Et voilà, c'est tout. C'est à croire qu'il n'y a pas eu, il y a trois ans, une crise financière qui continue d'avoir des conséquences dramatiques pour la population. À croire qu'il n'y a pas eu un déluge de fermetures d'entreprises, de licenciements, l'accroissement du chômage, de la précarité, de la pauvreté, les services publics à l'abandon, de l'enseignement aux hôpitaux et aux transports. C'est à croire qu'il n'y a pas eu pendant tout ce temps l'accroissement scandaleux des inégalités - et pas seulement du fait des rémunérations des dirigeants des entreprises publiques. À croire qu'il n'y a pas eu les bénéfices scandaleux des banques, le redoublement de la spéculation sur la dette des États, l'argent public dilapidé pour aider le grand patronat à faire des profits, les énormes bénéfices des entreprises du CAC 40 qui s'affichent en même temps que les plans de licenciements.

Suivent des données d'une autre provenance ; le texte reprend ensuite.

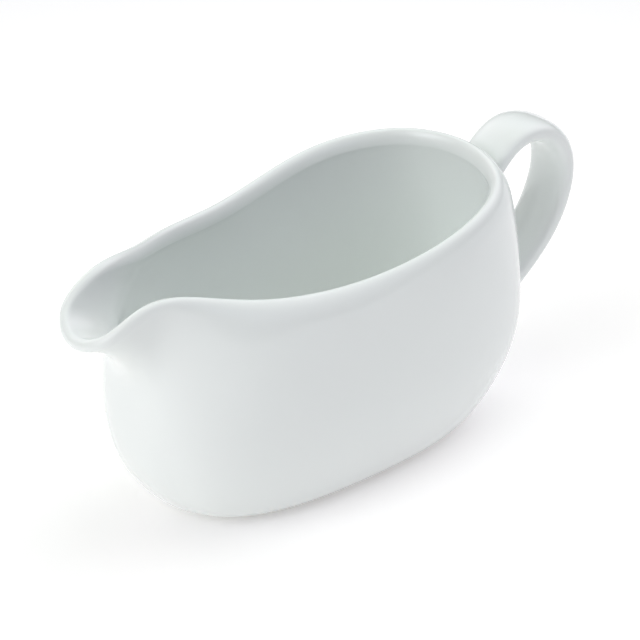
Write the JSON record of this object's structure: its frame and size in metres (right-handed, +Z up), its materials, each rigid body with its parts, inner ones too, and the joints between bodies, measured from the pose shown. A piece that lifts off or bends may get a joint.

Alors est-ce que tout cela, les dirigeants du PS qui ont pris tant de temps à élaborer leur programme ne l'ont pas vu ? Bien sûr que si, mais la vérité, c'est qu'ils ne veulent pas toucher aux privilèges et au pouvoir des capitalistes, ni au droit des grands patrons de licencier. Pas question de toucher à la toute-puissance de ces gens qui peuvent décider en cinq minutes de fermer une grande entreprise et d'enfoncer toute une région dans la misère, ou bien de spéculer contre un État et de le mettre en faillite, quitte à plonger toute la société dans la crise.

L'important de ce programme serait, paraît-il, de pouvoir « rassembler » pour vaincre Sarkozy. Oui, en quatre ans de pouvoir, Sarkozy a su s'attirer la haine des travailleurs, des chômeurs, de tous ceux qui ont été la cible de ses attaques. Mais le programme du Parti Socialiste nous confirme que, si son objectif est bien de remplacer l'homme à la tête de l'État, ce n'est pas de changer de politique.

On l'avait déjà bien vu quand il était au gouvernement, mais on le voit aussi dans d'autres pays d'Europe comme l'Espagne ou la Grèce. Conseillés par Dominique Strauss-Kahn en tant que directeur du FMI, des gouvernements socialistes y appliquent les mêmes politiques d'austérité que les gouvernements de droite. En France, les dirigeants du PS feront de même s'ils reviennent au gouvernement en 2012. Autant dire que le « changement » qu'ils nous promettent n'en sera pas un.

Pourtant, si les travailleurs, les chômeurs, l'ensemble de la population laborieuse, veulent cesser de payer les conséquences d'une crise provoquée par les banques, les capitalistes, le grand patronat, il leur faudra s'en prendre à leur pouvoir. De toute évidence, il ne faudra pas compter pour cela sur la volonté des dirigeants du PS, ni donc sur une prétendue « alternance » aux prochaines élections, si elle a lieu. Les travailleurs devront le faire par la lutte. Et ils en ont la force.